During this period Polonia achieved its first league victory over Legia in fifty years, and what a victory it was! Polonia were heading towards their first league title since 1946 when they faced Legia at the Polish Army Stadium on 20 May 2000. Second half goals from their Nigerian (and soon to be Polish) striker Emmanuel Olisadebe, his strike partner Maciej Bykowski and midfielder Tomasz Wieszczycki brought the league championship to Konwiktorska. In future seasons Legia went on to dominate matches between the two clubs. It would take until May 2010 for Polonia to record another victory over Legia. The wojskowi’s most convincing victory in this period came on 27 March 2004 when they hammered Polonia 7-2 with Marek Saganowski scoring a hat-trick (at one point Legia were winning 7-0).

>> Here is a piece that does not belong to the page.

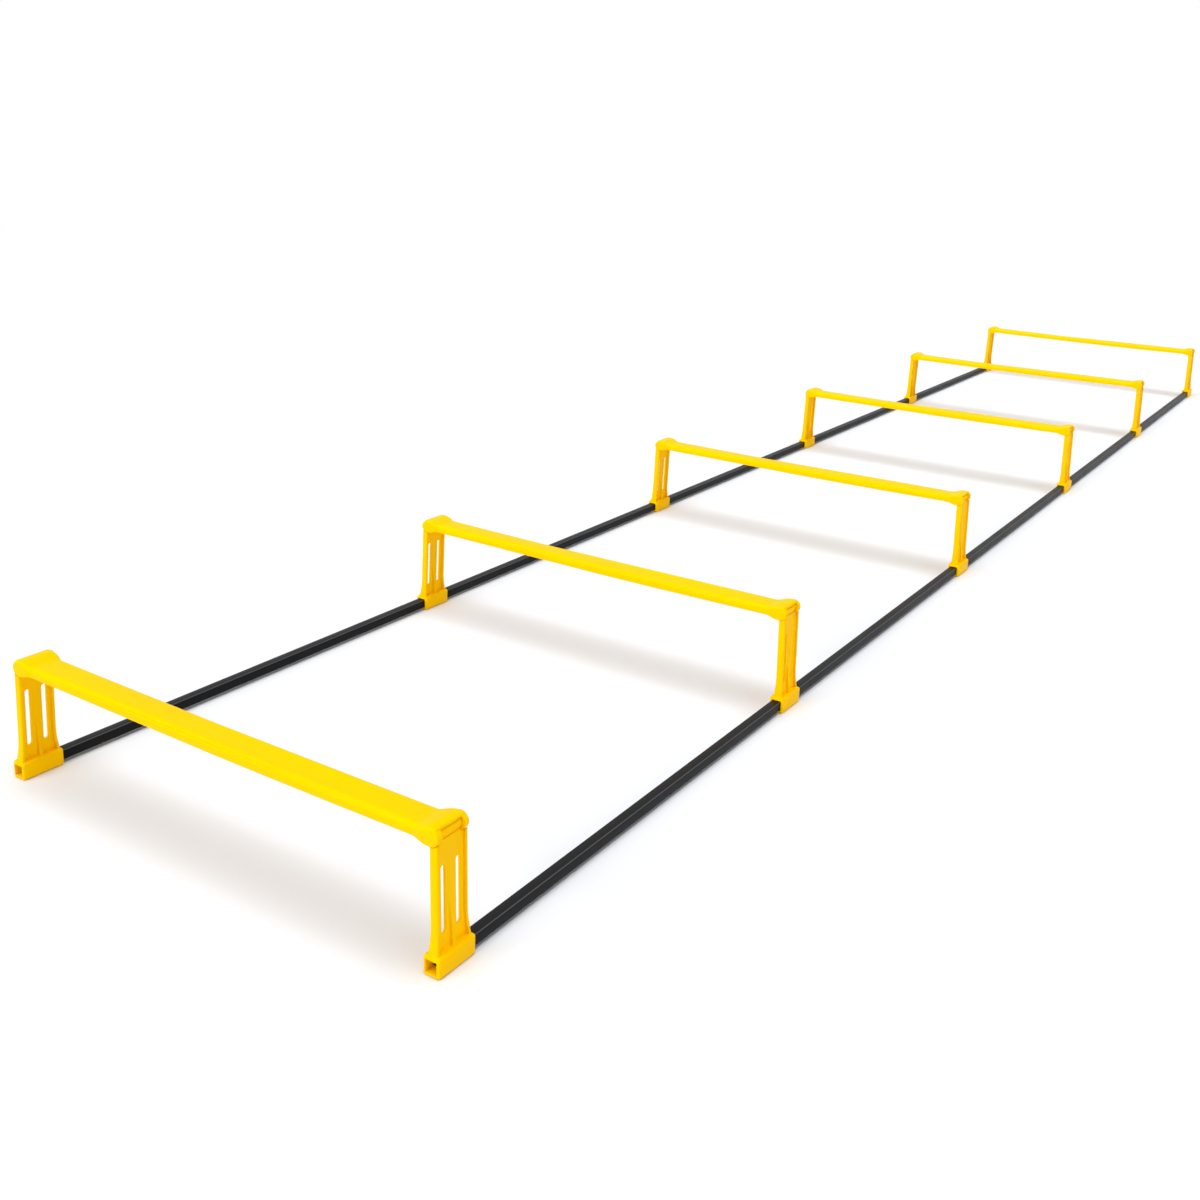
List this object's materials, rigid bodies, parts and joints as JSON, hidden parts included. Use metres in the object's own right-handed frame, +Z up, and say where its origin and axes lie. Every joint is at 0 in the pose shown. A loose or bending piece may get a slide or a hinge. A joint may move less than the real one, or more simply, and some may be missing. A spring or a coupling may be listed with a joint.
{
  "type": "raised agility ladder",
  "caption": "Raised training ladder: low moulded crossbars on slotted folding legs whose foot sleeves grip a square tube rail down each side.",
  "frame": {"origin": "centre of the ladder at floor level, under the middle of the rows of feet", "axes": "+X across the ladder from the left rail to the right rail, +Y along it away from rung 1, +Z up from the floor"},
  "size_m": [0.4594, 2.5888, 0.105],
  "materials": {
    "crossbar": "semi-gloss yellow moulding",
    "leg": "semi-gloss yellow moulding",
    "rail": "satin black extrusion"
  },
  "bodies": {
    "crossbars": {"crossbar_1": "crossbar", "crossbar_2": "crossbar", "crossbar_3": "crossbar", "crossbar_4": "crossbar", "crossbar_5": "crossbar", "crossbar_6": "crossbar"},
    "left_side": {"left_leg_1": "leg", "left_leg_2": "leg", "left_leg_3": "leg", "left_leg_4": "leg", "left_leg_5": "leg", "left_leg_6": "leg", "left_rail": "rail"},
    "right_side": {"right_leg_1": "leg", "right_leg_2": "leg", "right_leg_3": "leg", "right_leg_4": "leg", "right_leg_5": "leg", "right_leg_6": "leg", "right_rail": "rail"}
  },
  "joints": [
    {"name": "left_fold", "type": "hinge", "parent": "crossbars", "child": "left_side", "pos_m": [-0.2185, 0, 0.0982], "axis": [0, 1, 0], "range_deg": [0, 90]},
    {"name": "right_fold", "type": "hinge", "parent": "crossbars", "child": "right_side", "pos_m": [0.2185, 0, 0.0982], "axis": [0, -1, 0], "range_deg": [0, 90]}
  ]
}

Since 2010 Polonia have generally held the upper hand in the Warsaw derby, indeed Legia have only one win in the last nine encounters between the two clubs. So how does the rivalry stand today? Both teams sit in great positions in the Polish league with Legia four points clear at the top and Polonia eight points behind in third. Behind the scenes Legia are however in a much stronger position than their city rivals. Legia have by far the strongest squad in the Polish league and look to be preparing for a Champions’ League challenge next year. On the other hand Polonia are in dire straits under the chaotic ownership of Ireneusz Król but thankfully have in Piotr Stokowiec an intelligent young trainer who is prepared to take risks. A clear example of the contrasting fortunes of the two sides was the transfer of two key Polonia players across the city to Legia in the winter transfer window. The two players, left back cum-winger Tomasz Brzyski and Georgian striker Vladimir Dvalishvili are part of a select group of players to have been transferred between the two clubs. Brzyski and Dvalishvili’s presence on Saturday should be sure to add an extra frisson of tension to the derby. The stage is set for a classic encounter. Almost a century after a ball was kicked between the two sides in anger, a famous old rivalry is certainly going strong.